REMINDER was a voluntary, collaborative survey for worldwide medical and surgical residents, trainees, and fellows available online from 15 February to 15 May 2023. Participants were invited to join through a dedicated social media page and email. The survey structure examined academic productivity (h-index, scientific articles), the Wong and Law Emotional Intelligence Scale (WLEIS evaluation of 16 items organized into 4 dimensions: Self-emotions Appraisal, Regulation of Emotions, Use of Emotion, Others-Emotion Appraisal; 7-point Likert scale), WHO-5 Well-being Index (WHO-5, range:0-25), sleep, and workload.

RESULTS:

Among 1120 participants:44% were female physicians, the mean age was 29±3 years, and the most participating specialty was surgery (36%). 646 participants either agreed or strongly agreed about having an interest in academic career. The mean h-index was 2.4±4.1 [mean±sd] and the number of articles as first author was 1.3±3.4. The mean WLEIS was 5.23±1.0 indicating that participants scored the highest response options.
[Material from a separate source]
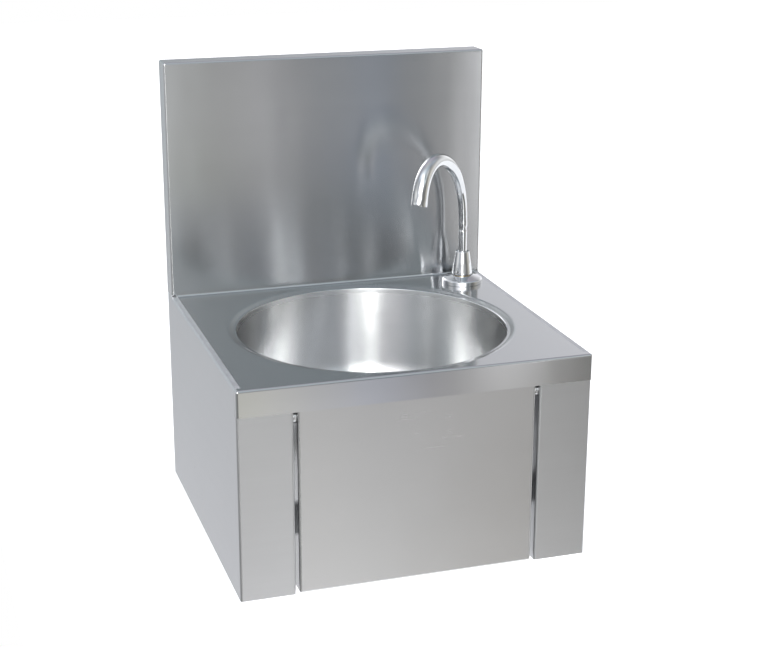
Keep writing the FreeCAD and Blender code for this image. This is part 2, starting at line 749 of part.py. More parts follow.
b = new_body("mixer_bracket_nut")
sk = new_sketch(b, "XY_Plane")
hexagon(sk, 0, 0, 25)
ring(sk, 0, 0, 9)
pad(b, sk, 6)
place(b, BX - 1.5, MY, VZ, TO_LEFT)
keep(b)

# ---------------------------------------------------------------- tap
b = new_body("spout_rosette")
turned(b, [(10.5, 0), (25.3, 0, 0.4), (25.3, 5.0, 0.8), (23.8, 6.4, 1.0), (12.6, 10.2, 0.6), (12.6, 9.4), (10.5, 9.4)])
place(b, TXx, TYy, ZT)
keep(b)

b = new_body("spout_shank")
turned(b, [(4.5, -47), (TH, -47, 0.8), (TH, 9.6), (8.2, 9.6), (8.2, 15.5), (7.0, 15.5), (7.0, 20.5), (8.2, 20.5), (8.2, 27, 0.5), (6 + RUN, 27), (6 + RUN, 2.5), (4.5, 2.5)])
place(b, TXx, TYy, ZT)
keep(b)

b = new_body("spout_gasket")
turned(b, [(TH + 0.4, -2), (19, -2), (19, 0), (TH + 0.4, 0)])
place(b, TXx, TYy, ZT - T)
keep(b)

b = new_body("spout_washer")
turned(b, [(TH + 0.3, -1.8), (18, -1.8), (18, 0), (TH + 0.3, 0)])
place(b, TXx, TYy, ZT - T - 2)
keep(b)

b = new_body("spout_lock_nut")
sk = new_sketch(b, "XY_Plane")
hexagon(sk, 0, 0, 27)
ring(sk, 0, 0, TH)
pad(b, sk, 8)
place(b, TXx, TYy, ZT - T - 3.8, DOWN)
keep(b)

b = new_body("spout_spigot")
turned(b, [(4.4, 3.2), (6, 3.2), (6, 7), (4.9, 7), (4.9, 9), (6, 9), (6, 18), (4.9, 18), (4.9, 20), (6, 20), (6, 28.2), (4.4, 28.2)])
place(b, TXx, TYy, ZT)
keep(b)

parts = []
for zc in (8, 19):
    b = new_body("o_ring_%d" % zc)
    turned(b, [(4.9, -0.8), (5.98, -0.8, 0.6), (5.98, 0.8, 0.6), (4.9, 0.8)])
    place(b, TXx, TYy, ZT + zc)
    parts.append(b)
group("spout_o_rings", *parts)

b = new_body("spout_collar")
turned(b, [(9.0, 10.6), (12.1, 10.6, 0.4), (12.5, 12.6, 3), (10.9, 26.0, 60), (8.7, 40.2, 0.8), (LEG, 40.6), (LEG, 28.2), (9.0, 28.2)])
sk = new_sketch(b, "YZ_Plane", 0)
ring(sk, 0, 18, 1.8)
pocket(b, sk, 14, True)
place(b, TXx, TYy, ZT, Rotation(Vector(0, 0, 1), 40.06))
keep(b)

b = new_body("spout_set_screw")
turned(b, [(0, 7.4), (1.2, 7.4), (1.8, 8.2), (1.8, 11.0), (0, 11.0)])
place(b, TXx, TYy, ZT + 18, Rotation(Vector(0, 0, 1), 40.06).multiply(TO_X))
keep(b)

# swan neck: round sections along a planar curve, wider towards the outlet
HEAD = Vector(-0.76543, -0.64352, 0)
SIDE = Vector(-HEAD.y, HEAD.x, 0)      # square to the tube's plane
FOOT = 28.2          # the tube stands on the spigot's shoulder
LINE = [  # reach, height above the deck, share of the taper
    (0.0, 66.0, 0.0), (0.1, 74.0, 0.01), (0.9, 88.0, 0.03), (2.6, 102.0, 0.06), (5.9, 115.2, 0.11), (10.9, 127.6, 0.18),
    (17.6, 139.0, 0.26), (26.3, 149.1, 0.34), (36.8, 157.5, 0.43), (48.8, 163.4, 0.52), (61.4, 166.5, 0.61), (73.8, 166.1, 0.71),
    (85.0, 162.0, 0.80), (94.5, 154.2, 0.88), (101.3, 143.5, 0.94), (105.2, 131.7, 0.975), (107.6, 119.4, 1.0)]
pts = [HEAD * a + Vector(0, 0, c) for a, c, _ in LINE]
curve = Part.BSplineCurve()
curve.interpolate(pts, InitialTangent=Vector(0, 0, 1), FinalTangent=(pts[-1] - pts[-2]).normalize())
knots = [curve.parameter(p) for p in pts]
STEPS = 30           # sections along the bent part


def share(u):
    """Share of the taper at a parameter of the curve."""
    for i in range(len(knots) - 1):
        if u <= knots[i + 1] or i == len(knots) - 2:
            t = max(0.0, min(1.0, (u - knots[i]) / (knots[i + 1] - knots[i])))
            return LINE[i][2] + (LINE[i + 1][2] - LINE[i][2]) * t


def neck(name, inset, extra):
    """Upright leg and bent part of the tube, as one solid."""
    leg = doc.addObject("Part::Cylinder", name + "_leg")
    r = LEG - inset
    leg.Radius = r.v
    leg.setExpression("Radius", r.e)
    leg.Height = LINE[0][1] - FOOT + extra
    leg.Placement = Placement(Vector(0, 0, FOOT - extra), Rotation())
    rings = []
    for i in range(STEPS + 1):
        u = knots[0] + (knots[-1] - knots[0]) * i / STEPS
        tan = Vector(*curve.tangent(u)[0])
        p = curve.value(u)
        if i == STEPS:
            p = p + tan * extra
        c1 = doc.addObject("Part::Circle", "%s_%02d" % (name, i))
        r = LEG + (MOUTH - LEG) * share(u) - inset
        c1.Radius = r.v
        c1.setExpression("Radius", r.e)
        c1.Placement = Placement(p, Rotation(SIDE, tan.cross(SIDE), tan, "ZXY"))
        rings.append(c1)
    lf = doc.addObject("Part::Loft", name + "_bend")
    lf.Sections = rings
    lf.Solid = True
    lf.Ruled = False
    lf.MaxDegree = 3
    both = doc.addObject("Part::Fuse", name)
    both.Base = leg
    both.Tool = lf
    both.Refine = True
    return both


outer = neck("neck_outside", q(0), 0.0)
inner = neck("neck_inside", WALL, 1.0)
tube = doc.addObject("Part::Cut", "spout_tube")
tube.Base = outer
tube.Tool = inner
doc.recompute()
place(tube, TXx, TYy, ZT)
keep(tube, "spout_tube")

end_tan = Vector(*curve.tangent(curve.parameter(pts[-1]))[0])
end_rot = Rotation(Vector(0, 0, 1), end_tan)
end_pos = Vector(TXx.v, TYy.v, ZT.v) + pts[-1]
b = new_body("aerator_cage")
turned(b, [(7.4, -8), (MOUTH - WALL - 0.35, -8), (MOUTH - WALL - 0.12, -1.2), (7.4, -1.2)])
b.Placement = Placement(end_pos, end_rot)
keep(b)
b = new_body("aerator_screen")
sk = new_sketch(b, "XY_Plane", -3.6)
ring(sk, 0, 0, 7.4)
for k in range(3):
    n = (1, 6, 12)[k]
    for i in range(n):
        a = 2 * math.pi * i / n
        ring(sk, 2.25 * k * math.cos(a), 2.25 * k * math.sin(a), 0.7)
pad(b, sk, 1.6)
b.Placement = Placement(end_pos, end_rot)
keep(b)

# ---------------------------------------------------------------- waste
b = new_body("waste_strainer")
turned(b, [(0, 1.0), (19.5, 1.0), (20, 1.5), (31, 1.5, 0.7), (31, 3.0, 0.8), (24, 3.4), (20, 2.4), (0, 2.4)])
sk = new_sketch(b, "XY_Plane", 1.6)
ring(sk, 0, 0, 20.6)
ring(sk, 0, 0, 19.0)
pad(b, sk, 11, True)
for n, rr, hr in ((6, 8.2, 2.1), (12, 14.6, 2.1)):
    sk = new_sketch(b, "XY_Plane", 5)
    for i in range(n):
        a = 2 * math.pi * (i + 0.5) / n
        ring(sk, rr * math.cos(a), rr * math.sin(a), hr)
    pocket(b, sk, 5)
hole_z(b, 0, 0, 3.1, -1, 5)
place(b, 0, CYc, WZ)
keep(b)

b = new_body("waste_upper_seal")
turned(b, [(23, 0), (30.5, 0), (30.5, 1.5), (23, 1.5)])
place(b, 0, CYc, WZ)
keep(b)

b = new_body("waste_screw")
turned(b, [(0, -33), (3, -33), (3, 2.4), (5.6, 2.4), (5.6, 4.0, 1.2), (0, 4.4)])
sk = new_sketch(b, "XY_Plane", 5)
rect(sk, -4.2, -0.6, 4.2, 0.6)
pocket(b, sk, 2.0)
place(b, 0, CYc, WZ)
keep(b)

b = new_body("waste_lower_seal")
turned(b, [(23, -2), (31, -2), (31, 0), (23, 0)])
place(b, 0, CYc, WZ - T)
keep(b)

b = new_body("waste_body")
turned(b, [(22, 0), (31, 0), (31, -5, 1), (26, -7), (24, -14, 1), (WT, -16), (WT, -76, 1), (17.5, -76), (17.5, -14), (22, -11)])
sk = new_sketch(b, "XY_Plane", -34)
rect(sk, -18.5, -4, 18.5, 4)
pad(b, sk, 7)
sk = new_sketch(b, "XY_Plane", -26)
ring(sk, 0, 0, 3.0)
pocket(b, sk, 9)
place(b, 0, CYc, WZ - T - 2)
keep(b)

# ---------------------------------------------------------------- check and export
doc.recompute()
bad = []
for o in doc.Objects:
    if any(s in ("Invalid", "Error") for s in o.State):
        bad.append("%s state %s" % (o.Name, o.State))
seen = set()
for o in nodes:
    s = o.Shape
    if s.isNull() or not s.isValid():
        bad.append("%s shape" % o.Label)
    if o.Label in seen:
        bad.append("%s twice" % o.Label)
    seen.add(o.Label)
if bad:
    raise RuntimeError("; ".join(bad))
for o in nodes:
    o.Shape.exportStep("parts/%s.step" % o.Label)
    bb = o.Shape.BoundBox
    print("%-20s solids %d  vol %10.1f  x %.1f..%.1f  y %.1f..%.1f  z %.1f..%.1f" % (
        o.Label, len(o.Shape.Solids), o.Shape.Volume, bb.XMin, bb.XMax, bb.YMin, bb.YMax, bb.ZMin, bb.ZMax))
print(len(nodes), "nodes")
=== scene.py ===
import math

import bmesh
import bpy
from mathutils import Matrix, Vector


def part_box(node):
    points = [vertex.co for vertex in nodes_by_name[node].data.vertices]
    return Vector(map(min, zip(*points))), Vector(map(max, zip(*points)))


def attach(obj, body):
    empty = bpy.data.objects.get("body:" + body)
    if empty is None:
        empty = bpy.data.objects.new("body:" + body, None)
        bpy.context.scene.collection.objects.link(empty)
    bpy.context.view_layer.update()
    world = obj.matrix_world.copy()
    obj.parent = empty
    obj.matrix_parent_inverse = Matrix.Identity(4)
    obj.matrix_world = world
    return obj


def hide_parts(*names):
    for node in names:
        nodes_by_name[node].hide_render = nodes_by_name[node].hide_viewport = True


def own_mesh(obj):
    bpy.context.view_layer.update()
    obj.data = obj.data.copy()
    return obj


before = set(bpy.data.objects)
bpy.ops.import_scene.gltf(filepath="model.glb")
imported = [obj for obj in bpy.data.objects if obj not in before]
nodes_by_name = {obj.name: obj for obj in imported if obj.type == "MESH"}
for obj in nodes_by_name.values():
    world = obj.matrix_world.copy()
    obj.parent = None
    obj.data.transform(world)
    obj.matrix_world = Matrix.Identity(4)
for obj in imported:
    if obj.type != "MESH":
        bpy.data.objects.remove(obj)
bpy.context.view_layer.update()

scene = bpy.context.scene

# ------------------------------------------------------------------ camera
AZ, EL, ROLL = math.radians(-17.78), math.radians(17.83), math.radians(0.149)
fw = Vector((-math.sin(AZ) * math.cos(EL), math.cos(AZ) * math.cos(EL), -math.sin(EL)))
rt = fw.cross(Vector((0, 0, 1))).normalized()
up = rt.cross(fw)
rt, up = rt * math.cos(ROLL) + up * math.sin(ROLL), up * math.cos(ROLL) - rt * math.sin(ROLL)
cam = bpy.data.objects.new("camera", bpy.data.cameras.new("camera"))
scene.collection.objects.link(cam)
cam.data.sensor_width = 36.0
cam.data.lens = 1591.0 / 757.0 * 36.0
cam.data.clip_start, cam.data.clip_end = 0.05, 60.0
m = Matrix((rt, up, -fw)).transposed().to_4x4()
m.translation = Vector((-0.5268, -1.8716, 0.6892))
cam.matrix_world = m
scene.camera = cam
scene.view_settings.view_transform = "Standard"
scene.view_settings.look = "None"
scene.view_settings.exposure = 0.0
scene.view_settings.gamma = 1.0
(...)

The mean score was 5.28±1.32 for Self-emotions Appraisal(SEA), 5.33±1.18 and 5.33±1.31 for Regulation of Emotions(ROE) and Use of Emotion(UOE) respectively being the highest scores, and 4.97±1.37 for Others-Emotion Appraisal(OEA). WHO-5 was 12.8±5.2, sleep was 5.9±0.9 (h/day), workload was 63.8±20.9 (h/week), and in-hospital night shift 5.4±4.3 (no./months). Predictors for the highest quartile (q3) of the h-index using Logistic regression prediction were seniority into residency training and fellowship (PGY5 p<.001, PGY6 p<.001). Predictors for first author-published articles were the Use of emotion(p<.001) and WHO-5 index(p=.009)

CONCLUSION

The h-index was not associated with WLEIS, WHO-5 Index, sleep, and workload but with years of training. Author's position in publications was associated with the use of emotion and the WHO-5 index. This suggests that residents' overall well-being influences their academic performance engagement in addition to seniority and experience.